The car reviews progress as an average novel, film, or video game review would, and use understatement and fictitiousness to their advantage. Each review is captured by a camera in the car itself, as well as several cameras places periodically throughout the test track. Top Gear's test track was previously owned by Lotus Motors, and serves as a great litmus test, filled with wide variety of broad and sharp turns and a quarter-mile strip of runway that gauge the acceleration, top speed, grip, and overall performance of the given car quite accurately.

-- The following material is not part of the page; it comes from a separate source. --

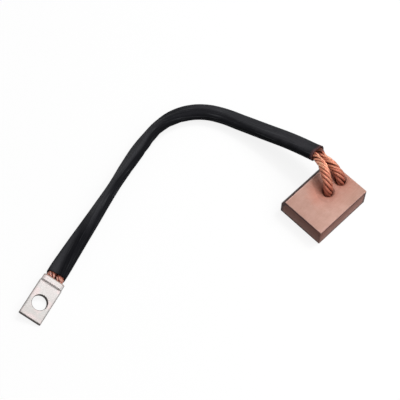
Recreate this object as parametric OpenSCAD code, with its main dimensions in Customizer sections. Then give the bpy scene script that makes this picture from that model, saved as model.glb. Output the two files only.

The reviews themselves have a distinct formula that nearly every successive review either improves upon, or follows exactly. Traditionally, the reviews come to a "But", "However", or "Although", and sometimes may even degenerate into harsh and senseless criticisms, eviscerating either the most minute or gargantuan failings of the given manufacturer. But what makes the reviews genuinely entertaining are the gleeful expressions any of the three presenters may use. This comes as refreshing to know the person you are watching on television is actually enthused with whatever he is presenting and loves his job, not himself.
The Stig is Top Gear's mascot. He is a wordless driver, dressed in white Alpinestars overalls, with a white helmet, whom of which outmatches any of the charismatic hosts in terms of lap times and inherent driving skill.
To the credit of BBC, the "identity of the white-suited Stig ... has been an open secret within the motoring world for some years, with newspapers refraining from publishing his name, to uphold the spirit of the programme." I simply love the unabashed approach the Top Gear crew embraces in order to run with the unknown racecar driver cliché, or in this case, the Stig.
There are very few programmes that can rival Top Gear's level of entertainment value, and for that matter, even fewer auto shows. The sly, gentlemanly British sense of humor makes Top Gear even more appealing.
As an American, I adore the blatantly honest criticisms of cars that have been all but conspicuously absent on even the most enthusiast of networks here in the land of the stars and stripes, such as the Speed Channel. I doubt I will ever tire of watching Top Gear. Good on ya mates, and motor on!